:: SUPPLIED ENTRIES ::
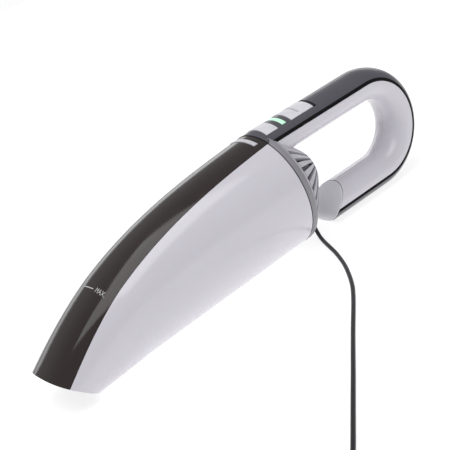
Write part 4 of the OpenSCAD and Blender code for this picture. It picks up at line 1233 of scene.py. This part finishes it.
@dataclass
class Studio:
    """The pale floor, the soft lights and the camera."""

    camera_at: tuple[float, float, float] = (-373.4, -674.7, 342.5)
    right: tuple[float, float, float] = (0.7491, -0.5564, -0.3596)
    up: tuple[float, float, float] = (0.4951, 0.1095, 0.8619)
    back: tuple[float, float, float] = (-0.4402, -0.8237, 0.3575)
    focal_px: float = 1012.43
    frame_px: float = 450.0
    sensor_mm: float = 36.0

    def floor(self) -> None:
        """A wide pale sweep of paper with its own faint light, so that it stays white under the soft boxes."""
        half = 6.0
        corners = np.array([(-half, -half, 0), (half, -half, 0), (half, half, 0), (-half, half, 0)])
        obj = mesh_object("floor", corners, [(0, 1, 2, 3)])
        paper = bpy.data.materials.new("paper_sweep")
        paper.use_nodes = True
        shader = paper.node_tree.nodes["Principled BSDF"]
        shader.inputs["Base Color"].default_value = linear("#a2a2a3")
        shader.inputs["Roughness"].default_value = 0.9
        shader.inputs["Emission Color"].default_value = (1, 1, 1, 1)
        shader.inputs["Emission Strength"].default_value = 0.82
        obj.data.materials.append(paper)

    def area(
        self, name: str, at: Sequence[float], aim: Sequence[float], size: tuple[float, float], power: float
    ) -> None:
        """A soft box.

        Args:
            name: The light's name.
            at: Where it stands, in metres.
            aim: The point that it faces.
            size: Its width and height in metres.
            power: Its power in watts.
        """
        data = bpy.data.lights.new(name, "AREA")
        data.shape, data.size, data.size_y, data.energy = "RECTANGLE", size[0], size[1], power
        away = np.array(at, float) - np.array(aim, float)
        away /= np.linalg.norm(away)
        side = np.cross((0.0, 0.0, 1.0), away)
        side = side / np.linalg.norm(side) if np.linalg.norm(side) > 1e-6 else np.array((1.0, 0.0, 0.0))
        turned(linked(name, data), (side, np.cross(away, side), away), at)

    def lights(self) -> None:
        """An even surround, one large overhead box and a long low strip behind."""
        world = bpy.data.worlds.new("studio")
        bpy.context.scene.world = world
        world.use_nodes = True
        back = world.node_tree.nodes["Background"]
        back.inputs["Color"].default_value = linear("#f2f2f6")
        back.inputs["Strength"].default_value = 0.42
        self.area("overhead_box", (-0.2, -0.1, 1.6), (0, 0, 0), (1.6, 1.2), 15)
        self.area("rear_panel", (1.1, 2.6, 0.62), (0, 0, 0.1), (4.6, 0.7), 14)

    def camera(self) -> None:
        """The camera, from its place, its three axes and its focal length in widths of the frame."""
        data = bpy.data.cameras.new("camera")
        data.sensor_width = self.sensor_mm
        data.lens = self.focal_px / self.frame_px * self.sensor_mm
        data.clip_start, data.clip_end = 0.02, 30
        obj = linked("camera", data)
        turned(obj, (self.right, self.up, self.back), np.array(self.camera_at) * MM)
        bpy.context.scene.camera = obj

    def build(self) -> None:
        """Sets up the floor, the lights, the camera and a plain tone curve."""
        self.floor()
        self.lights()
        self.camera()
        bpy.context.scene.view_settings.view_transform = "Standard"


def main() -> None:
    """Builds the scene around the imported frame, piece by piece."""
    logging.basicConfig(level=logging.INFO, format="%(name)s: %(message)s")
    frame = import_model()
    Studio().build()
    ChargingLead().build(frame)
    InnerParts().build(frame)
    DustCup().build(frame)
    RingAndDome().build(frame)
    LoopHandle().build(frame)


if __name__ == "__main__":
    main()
* * *
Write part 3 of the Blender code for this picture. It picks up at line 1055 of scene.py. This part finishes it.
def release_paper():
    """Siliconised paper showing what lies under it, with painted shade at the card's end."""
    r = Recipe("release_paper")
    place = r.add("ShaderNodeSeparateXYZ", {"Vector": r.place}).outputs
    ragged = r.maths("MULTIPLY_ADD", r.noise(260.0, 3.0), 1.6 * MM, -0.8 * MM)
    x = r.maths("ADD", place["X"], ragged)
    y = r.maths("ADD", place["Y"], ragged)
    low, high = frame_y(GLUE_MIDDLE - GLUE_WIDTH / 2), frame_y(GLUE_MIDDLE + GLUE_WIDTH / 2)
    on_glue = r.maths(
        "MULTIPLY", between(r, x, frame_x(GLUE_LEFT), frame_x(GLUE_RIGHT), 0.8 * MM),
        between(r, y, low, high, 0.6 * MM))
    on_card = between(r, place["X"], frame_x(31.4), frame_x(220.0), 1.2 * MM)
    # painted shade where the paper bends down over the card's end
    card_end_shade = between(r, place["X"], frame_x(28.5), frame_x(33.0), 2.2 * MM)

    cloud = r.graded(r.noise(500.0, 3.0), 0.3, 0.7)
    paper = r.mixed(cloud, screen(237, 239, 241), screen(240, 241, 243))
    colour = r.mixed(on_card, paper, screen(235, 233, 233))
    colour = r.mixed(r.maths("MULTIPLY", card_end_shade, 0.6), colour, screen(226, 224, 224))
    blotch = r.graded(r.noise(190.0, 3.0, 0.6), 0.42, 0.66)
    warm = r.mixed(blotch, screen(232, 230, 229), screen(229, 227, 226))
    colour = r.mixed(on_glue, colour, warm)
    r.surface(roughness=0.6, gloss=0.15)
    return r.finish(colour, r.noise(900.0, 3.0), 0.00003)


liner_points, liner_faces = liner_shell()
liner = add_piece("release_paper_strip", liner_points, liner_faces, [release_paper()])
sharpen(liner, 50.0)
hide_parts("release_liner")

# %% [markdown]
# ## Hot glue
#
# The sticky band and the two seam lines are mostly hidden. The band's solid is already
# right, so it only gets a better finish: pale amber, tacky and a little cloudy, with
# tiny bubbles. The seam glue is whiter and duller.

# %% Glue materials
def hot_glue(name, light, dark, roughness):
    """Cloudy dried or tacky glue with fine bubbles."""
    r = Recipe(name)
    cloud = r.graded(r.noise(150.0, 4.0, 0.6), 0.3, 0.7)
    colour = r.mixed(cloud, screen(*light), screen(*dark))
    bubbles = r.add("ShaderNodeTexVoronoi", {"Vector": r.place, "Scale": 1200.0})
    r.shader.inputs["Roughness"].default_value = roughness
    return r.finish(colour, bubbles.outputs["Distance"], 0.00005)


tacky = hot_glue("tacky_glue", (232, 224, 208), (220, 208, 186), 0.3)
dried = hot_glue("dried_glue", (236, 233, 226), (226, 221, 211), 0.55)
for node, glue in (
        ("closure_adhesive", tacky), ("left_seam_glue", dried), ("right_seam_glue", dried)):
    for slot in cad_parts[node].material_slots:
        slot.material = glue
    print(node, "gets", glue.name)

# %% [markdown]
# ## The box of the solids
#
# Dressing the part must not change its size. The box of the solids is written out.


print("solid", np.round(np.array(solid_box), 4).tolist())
* * *
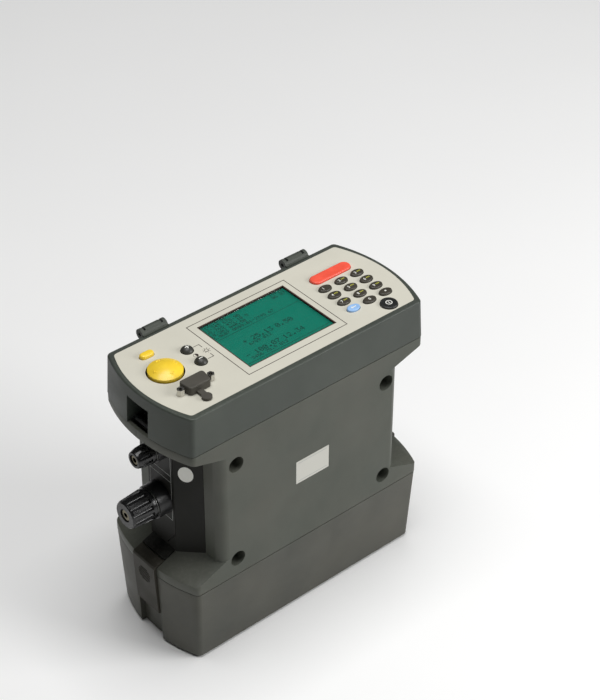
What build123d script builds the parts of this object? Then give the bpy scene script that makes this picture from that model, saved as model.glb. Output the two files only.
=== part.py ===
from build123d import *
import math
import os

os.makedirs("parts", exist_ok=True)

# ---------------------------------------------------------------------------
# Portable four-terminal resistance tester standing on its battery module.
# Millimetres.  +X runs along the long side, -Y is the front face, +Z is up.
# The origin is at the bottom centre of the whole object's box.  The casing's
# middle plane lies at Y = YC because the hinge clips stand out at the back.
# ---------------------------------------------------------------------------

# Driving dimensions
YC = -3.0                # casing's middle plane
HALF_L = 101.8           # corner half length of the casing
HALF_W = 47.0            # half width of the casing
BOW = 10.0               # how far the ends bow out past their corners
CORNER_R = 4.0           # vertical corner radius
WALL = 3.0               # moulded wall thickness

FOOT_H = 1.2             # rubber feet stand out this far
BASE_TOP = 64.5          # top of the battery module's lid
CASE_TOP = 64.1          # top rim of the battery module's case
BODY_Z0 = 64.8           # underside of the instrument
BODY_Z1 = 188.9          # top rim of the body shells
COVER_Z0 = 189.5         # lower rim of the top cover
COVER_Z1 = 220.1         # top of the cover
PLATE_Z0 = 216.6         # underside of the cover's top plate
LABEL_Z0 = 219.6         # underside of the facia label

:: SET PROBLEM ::
Give the number of lines in the material above that have the word "code" in them, and nothing more.

:: RESULT OF THIS EXERCISE ::
2